Every entry must be copied word for word.

__PROVIDED INFORMATION__.

= = = = =

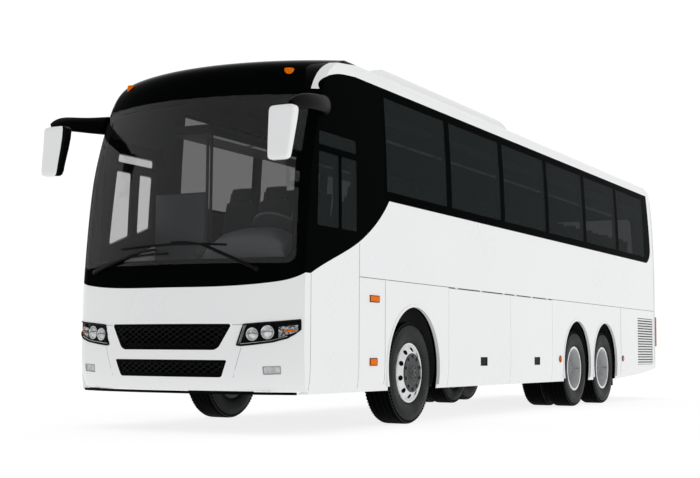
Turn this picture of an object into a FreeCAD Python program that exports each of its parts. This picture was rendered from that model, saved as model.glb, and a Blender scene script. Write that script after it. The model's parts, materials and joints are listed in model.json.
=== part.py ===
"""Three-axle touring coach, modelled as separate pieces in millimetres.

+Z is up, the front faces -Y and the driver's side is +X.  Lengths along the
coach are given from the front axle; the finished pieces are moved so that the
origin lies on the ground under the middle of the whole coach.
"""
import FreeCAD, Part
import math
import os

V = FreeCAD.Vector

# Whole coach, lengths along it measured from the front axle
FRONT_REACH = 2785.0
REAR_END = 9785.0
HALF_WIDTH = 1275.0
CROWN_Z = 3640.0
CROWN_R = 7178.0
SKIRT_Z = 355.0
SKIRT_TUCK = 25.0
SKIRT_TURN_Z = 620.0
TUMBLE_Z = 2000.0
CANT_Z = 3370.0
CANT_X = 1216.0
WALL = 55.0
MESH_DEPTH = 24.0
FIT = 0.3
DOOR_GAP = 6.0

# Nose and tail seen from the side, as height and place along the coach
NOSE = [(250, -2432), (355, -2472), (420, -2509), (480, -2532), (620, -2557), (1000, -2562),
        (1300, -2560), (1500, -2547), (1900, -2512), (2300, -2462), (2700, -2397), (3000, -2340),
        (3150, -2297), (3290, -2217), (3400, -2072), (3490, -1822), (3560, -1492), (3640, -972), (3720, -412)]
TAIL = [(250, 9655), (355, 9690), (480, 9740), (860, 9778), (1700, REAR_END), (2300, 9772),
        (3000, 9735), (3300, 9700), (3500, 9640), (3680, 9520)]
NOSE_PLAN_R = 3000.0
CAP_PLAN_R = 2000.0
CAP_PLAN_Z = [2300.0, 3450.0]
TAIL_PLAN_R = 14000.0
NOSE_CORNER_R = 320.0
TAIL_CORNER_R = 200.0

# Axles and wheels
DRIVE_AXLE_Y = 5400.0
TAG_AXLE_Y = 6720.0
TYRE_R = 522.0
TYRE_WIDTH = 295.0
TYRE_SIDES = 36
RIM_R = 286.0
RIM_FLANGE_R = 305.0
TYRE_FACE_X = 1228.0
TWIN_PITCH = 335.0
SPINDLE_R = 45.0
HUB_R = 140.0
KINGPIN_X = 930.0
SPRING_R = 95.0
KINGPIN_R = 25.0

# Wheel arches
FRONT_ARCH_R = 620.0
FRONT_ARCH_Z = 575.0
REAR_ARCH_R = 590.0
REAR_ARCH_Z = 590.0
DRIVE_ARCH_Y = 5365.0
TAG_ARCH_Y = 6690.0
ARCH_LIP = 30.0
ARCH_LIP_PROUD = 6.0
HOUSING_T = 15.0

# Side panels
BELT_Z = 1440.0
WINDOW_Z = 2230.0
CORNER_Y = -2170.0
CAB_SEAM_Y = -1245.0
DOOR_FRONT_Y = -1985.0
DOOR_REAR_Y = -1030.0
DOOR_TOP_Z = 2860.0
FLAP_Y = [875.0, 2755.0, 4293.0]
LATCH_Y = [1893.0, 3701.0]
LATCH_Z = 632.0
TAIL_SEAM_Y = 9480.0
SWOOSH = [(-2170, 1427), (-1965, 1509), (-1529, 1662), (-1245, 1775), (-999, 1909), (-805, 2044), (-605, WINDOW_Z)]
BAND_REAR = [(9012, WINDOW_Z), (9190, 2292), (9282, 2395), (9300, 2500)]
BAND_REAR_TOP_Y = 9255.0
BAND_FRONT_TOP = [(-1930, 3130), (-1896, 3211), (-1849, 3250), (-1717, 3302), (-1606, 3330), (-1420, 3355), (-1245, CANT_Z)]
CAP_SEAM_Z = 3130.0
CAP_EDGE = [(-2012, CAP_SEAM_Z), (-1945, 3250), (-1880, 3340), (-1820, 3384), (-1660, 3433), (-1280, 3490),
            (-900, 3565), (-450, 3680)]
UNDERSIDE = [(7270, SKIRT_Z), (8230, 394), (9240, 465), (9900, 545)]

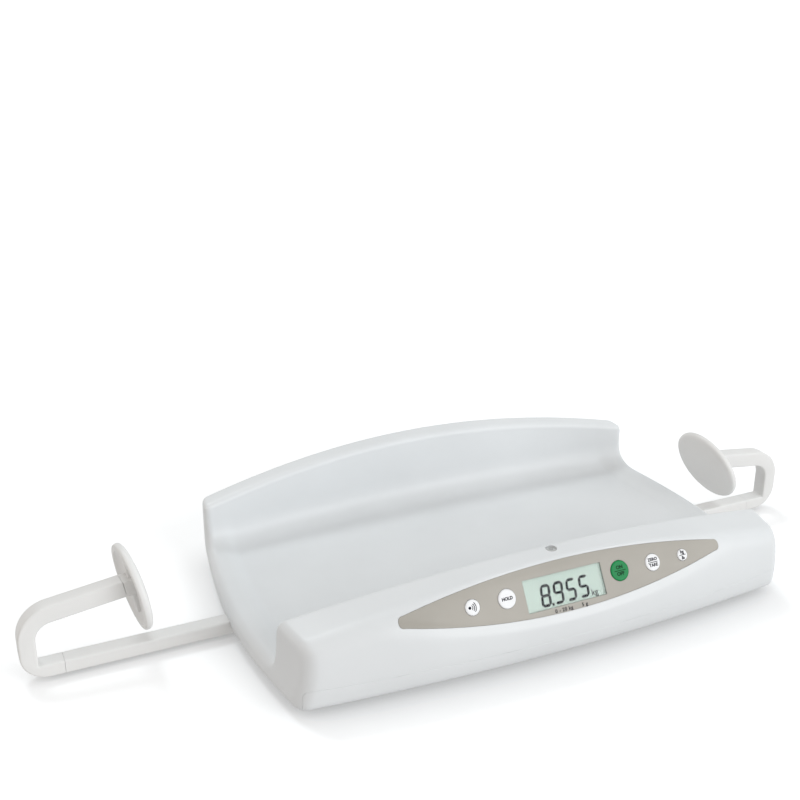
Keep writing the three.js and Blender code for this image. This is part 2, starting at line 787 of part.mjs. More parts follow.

= = = = =

__TASK ANSWER__.
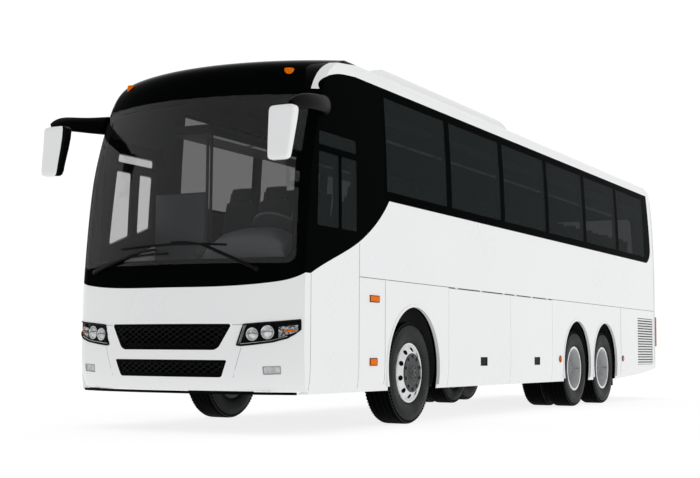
Turn this picture of an object into a FreeCAD Python program that exports each of its parts. This picture was rendered from that model, saved as model.glb, and a Blender scene script. Write that script after it. The model's parts, materials and joints are listed in model.json.
=== part.py ===
"""Three-axle touring coach, modelled as separate pieces in millimetres.

+Z is up, the front faces -Y and the driver's side is +X.  Lengths along the
coach are given from the front axle; the finished pieces are moved so that the
origin lies on the ground under the middle of the whole coach.
"""
import FreeCAD, Part
import math
import os

V = FreeCAD.Vector

# Whole coach, lengths along it measured from the front axle
FRONT_REACH = 2785.0
REAR_END = 9785.0
HALF_WIDTH = 1275.0
CROWN_Z = 3640.0
CROWN_R = 7178.0
SKIRT_Z = 355.0
SKIRT_TUCK = 25.0
SKIRT_TURN_Z = 620.0
TUMBLE_Z = 2000.0
CANT_Z = 3370.0
CANT_X = 1216.0
WALL = 55.0
MESH_DEPTH = 24.0
FIT = 0.3
DOOR_GAP = 6.0

# Nose and tail seen from the side, as height and place along the coach
NOSE = [(250, -2432), (355, -2472), (420, -2509), (480, -2532), (620, -2557), (1000, -2562),
        (1300, -2560), (1500, -2547), (1900, -2512), (2300, -2462), (2700, -2397), (3000, -2340),
        (3150, -2297), (3290, -2217), (3400, -2072), (3490, -1822), (3560, -1492), (3640, -972), (3720, -412)]
TAIL = [(250, 9655), (355, 9690), (480, 9740), (860, 9778), (1700, REAR_END), (2300, 9772),
        (3000, 9735), (3300, 9700), (3500, 9640), (3680, 9520)]
NOSE_PLAN_R = 3000.0
CAP_PLAN_R = 2000.0
CAP_PLAN_Z = [2300.0, 3450.0]
TAIL_PLAN_R = 14000.0
NOSE_CORNER_R = 320.0
TAIL_CORNER_R = 200.0

# Axles and wheels
DRIVE_AXLE_Y = 5400.0
TAG_AXLE_Y = 6720.0
TYRE_R = 522.0
TYRE_WIDTH = 295.0
TYRE_SIDES = 36
RIM_R = 286.0
RIM_FLANGE_R = 305.0
TYRE_FACE_X = 1228.0
TWIN_PITCH = 335.0
SPINDLE_R = 45.0
HUB_R = 140.0
KINGPIN_X = 930.0
SPRING_R = 95.0
KINGPIN_R = 25.0

# Wheel arches
FRONT_ARCH_R = 620.0
FRONT_ARCH_Z = 575.0
REAR_ARCH_R = 590.0
REAR_ARCH_Z = 590.0
DRIVE_ARCH_Y = 5365.0
TAG_ARCH_Y = 6690.0
ARCH_LIP = 30.0
ARCH_LIP_PROUD = 6.0
HOUSING_T = 15.0

# Side panels
BELT_Z = 1440.0
WINDOW_Z = 2230.0
CORNER_Y = -2170.0
CAB_SEAM_Y = -1245.0
DOOR_FRONT_Y = -1985.0
DOOR_REAR_Y = -1030.0
DOOR_TOP_Z = 2860.0
FLAP_Y = [875.0, 2755.0, 4293.0]
LATCH_Y = [1893.0, 3701.0]
LATCH_Z = 632.0
TAIL_SEAM_Y = 9480.0
SWOOSH = [(-2170, 1427), (-1965, 1509), (-1529, 1662), (-1245, 1775), (-999, 1909), (-805, 2044), (-605, WINDOW_Z)]
BAND_REAR = [(9012, WINDOW_Z), (9190, 2292), (9282, 2395), (9300, 2500)]
BAND_REAR_TOP_Y = 9255.0
BAND_FRONT_TOP = [(-1930, 3130), (-1896, 3211), (-1849, 3250), (-1717, 3302), (-1606, 3330), (-1420, 3355), (-1245, CANT_Z)]
CAP_SEAM_Z = 3130.0
CAP_EDGE = [(-2012, CAP_SEAM_Z), (-1945, 3250), (-1880, 3340), (-1820, 3384), (-1660, 3433), (-1280, 3490),
            (-900, 3565), (-450, 3680)]
UNDERSIDE = [(7270, SKIRT_Z), (8230, 394), (9240, 465), (9900, 545)]

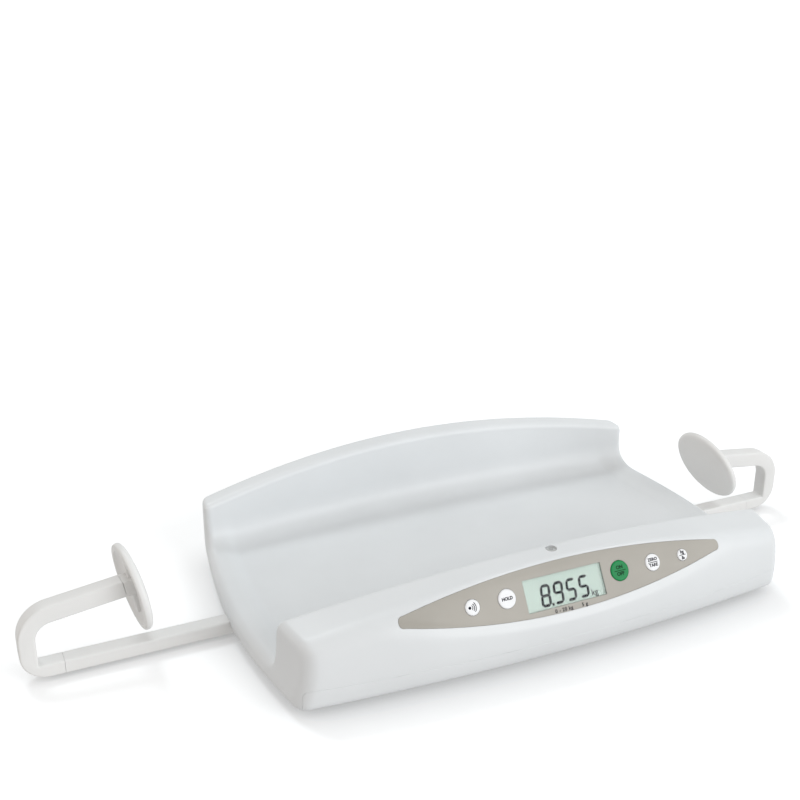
Keep writing the three.js and Blender code for this image. This is part 2, starting at line 787 of part.mjs. More parts follow.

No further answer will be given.